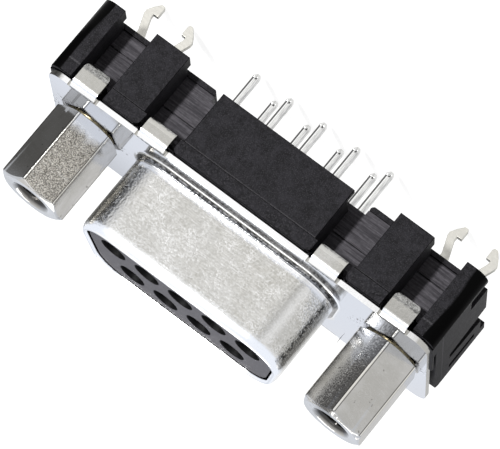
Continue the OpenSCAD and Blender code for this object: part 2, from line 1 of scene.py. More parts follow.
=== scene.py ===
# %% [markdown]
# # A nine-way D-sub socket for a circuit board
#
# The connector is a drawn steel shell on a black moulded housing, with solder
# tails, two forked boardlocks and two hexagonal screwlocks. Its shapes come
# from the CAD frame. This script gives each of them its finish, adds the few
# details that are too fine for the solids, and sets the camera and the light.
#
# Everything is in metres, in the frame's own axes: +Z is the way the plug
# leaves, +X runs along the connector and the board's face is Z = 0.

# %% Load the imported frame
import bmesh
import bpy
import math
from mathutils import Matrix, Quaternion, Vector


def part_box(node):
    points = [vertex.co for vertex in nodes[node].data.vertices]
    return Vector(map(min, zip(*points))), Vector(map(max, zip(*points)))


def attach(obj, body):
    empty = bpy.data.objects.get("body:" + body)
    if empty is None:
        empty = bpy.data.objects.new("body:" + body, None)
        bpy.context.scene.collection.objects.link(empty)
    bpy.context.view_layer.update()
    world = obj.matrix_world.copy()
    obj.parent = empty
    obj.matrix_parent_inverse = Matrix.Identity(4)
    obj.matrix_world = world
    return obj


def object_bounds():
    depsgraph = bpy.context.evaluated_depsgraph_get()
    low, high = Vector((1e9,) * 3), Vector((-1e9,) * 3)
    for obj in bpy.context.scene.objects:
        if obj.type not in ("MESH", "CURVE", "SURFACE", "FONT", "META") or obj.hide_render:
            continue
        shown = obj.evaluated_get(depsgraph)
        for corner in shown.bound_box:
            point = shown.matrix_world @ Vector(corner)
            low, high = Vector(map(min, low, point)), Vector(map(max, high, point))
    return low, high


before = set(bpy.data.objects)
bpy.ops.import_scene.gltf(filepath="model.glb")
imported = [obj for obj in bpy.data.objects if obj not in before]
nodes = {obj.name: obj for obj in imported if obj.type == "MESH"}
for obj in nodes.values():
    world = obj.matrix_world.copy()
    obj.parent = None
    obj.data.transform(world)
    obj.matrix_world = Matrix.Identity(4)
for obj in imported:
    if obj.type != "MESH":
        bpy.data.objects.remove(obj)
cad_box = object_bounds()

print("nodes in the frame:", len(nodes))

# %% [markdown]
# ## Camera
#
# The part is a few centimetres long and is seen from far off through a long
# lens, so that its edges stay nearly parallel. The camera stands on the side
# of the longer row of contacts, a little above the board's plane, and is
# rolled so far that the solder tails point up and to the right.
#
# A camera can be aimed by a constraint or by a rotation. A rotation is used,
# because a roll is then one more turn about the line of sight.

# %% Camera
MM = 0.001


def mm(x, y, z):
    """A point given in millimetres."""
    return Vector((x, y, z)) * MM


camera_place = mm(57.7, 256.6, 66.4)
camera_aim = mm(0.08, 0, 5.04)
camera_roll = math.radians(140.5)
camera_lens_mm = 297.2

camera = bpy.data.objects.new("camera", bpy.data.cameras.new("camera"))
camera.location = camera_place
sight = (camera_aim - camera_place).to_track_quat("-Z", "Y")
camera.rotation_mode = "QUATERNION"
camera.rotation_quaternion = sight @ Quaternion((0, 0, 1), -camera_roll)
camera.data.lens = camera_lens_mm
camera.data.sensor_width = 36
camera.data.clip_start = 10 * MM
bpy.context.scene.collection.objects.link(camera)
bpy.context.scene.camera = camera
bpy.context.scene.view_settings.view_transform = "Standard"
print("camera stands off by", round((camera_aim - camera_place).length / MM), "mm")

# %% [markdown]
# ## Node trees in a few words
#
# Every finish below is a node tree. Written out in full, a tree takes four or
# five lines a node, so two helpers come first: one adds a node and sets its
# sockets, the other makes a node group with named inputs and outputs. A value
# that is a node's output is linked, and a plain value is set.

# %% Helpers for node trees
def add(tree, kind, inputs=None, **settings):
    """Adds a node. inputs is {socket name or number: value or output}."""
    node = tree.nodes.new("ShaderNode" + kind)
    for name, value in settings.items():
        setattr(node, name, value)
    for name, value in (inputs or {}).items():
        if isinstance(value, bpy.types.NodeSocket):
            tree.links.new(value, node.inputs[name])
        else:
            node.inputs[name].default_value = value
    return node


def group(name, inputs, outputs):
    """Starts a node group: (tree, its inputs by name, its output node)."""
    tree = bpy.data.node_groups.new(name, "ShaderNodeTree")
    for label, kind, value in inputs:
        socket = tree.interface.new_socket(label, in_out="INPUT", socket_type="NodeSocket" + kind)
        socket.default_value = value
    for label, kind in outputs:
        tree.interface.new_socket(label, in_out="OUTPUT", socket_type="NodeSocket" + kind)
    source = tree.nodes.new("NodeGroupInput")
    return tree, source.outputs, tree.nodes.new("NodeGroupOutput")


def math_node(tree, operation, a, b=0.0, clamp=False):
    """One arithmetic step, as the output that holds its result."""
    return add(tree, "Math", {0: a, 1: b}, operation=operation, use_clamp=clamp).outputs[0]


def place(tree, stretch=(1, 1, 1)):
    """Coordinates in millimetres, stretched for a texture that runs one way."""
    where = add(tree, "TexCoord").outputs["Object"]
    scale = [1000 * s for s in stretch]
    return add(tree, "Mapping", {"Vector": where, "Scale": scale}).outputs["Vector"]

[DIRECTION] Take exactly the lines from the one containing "in imported if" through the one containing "return Vector((x, y, z)) * MM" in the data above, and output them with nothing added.

[EXERCISE RESULT]
nodes = {obj.name: obj for obj in imported if obj.type == "MESH"}
for obj in nodes.values():
    world = obj.matrix_world.copy()
    obj.parent = None
    obj.data.transform(world)
    obj.matrix_world = Matrix.Identity(4)
for obj in imported:
    if obj.type != "MESH":
        bpy.data.objects.remove(obj)
cad_box = object_bounds()

print("nodes in the frame:", len(nodes))

# %% [markdown]
# ## Camera
#
# The part is a few centimetres long and is seen from far off through a long
# lens, so that its edges stay nearly parallel. The camera stands on the side
# of the longer row of contacts, a little above the board's plane, and is
# rolled so far that the solder tails point up and to the right.
#
# A camera can be aimed by a constraint or by a rotation. A rotation is used,
# because a roll is then one more turn about the line of sight.

# %% Camera
MM = 0.001


def mm(x, y, z):
    """A point given in millimetres."""
    return Vector((x, y, z)) * MM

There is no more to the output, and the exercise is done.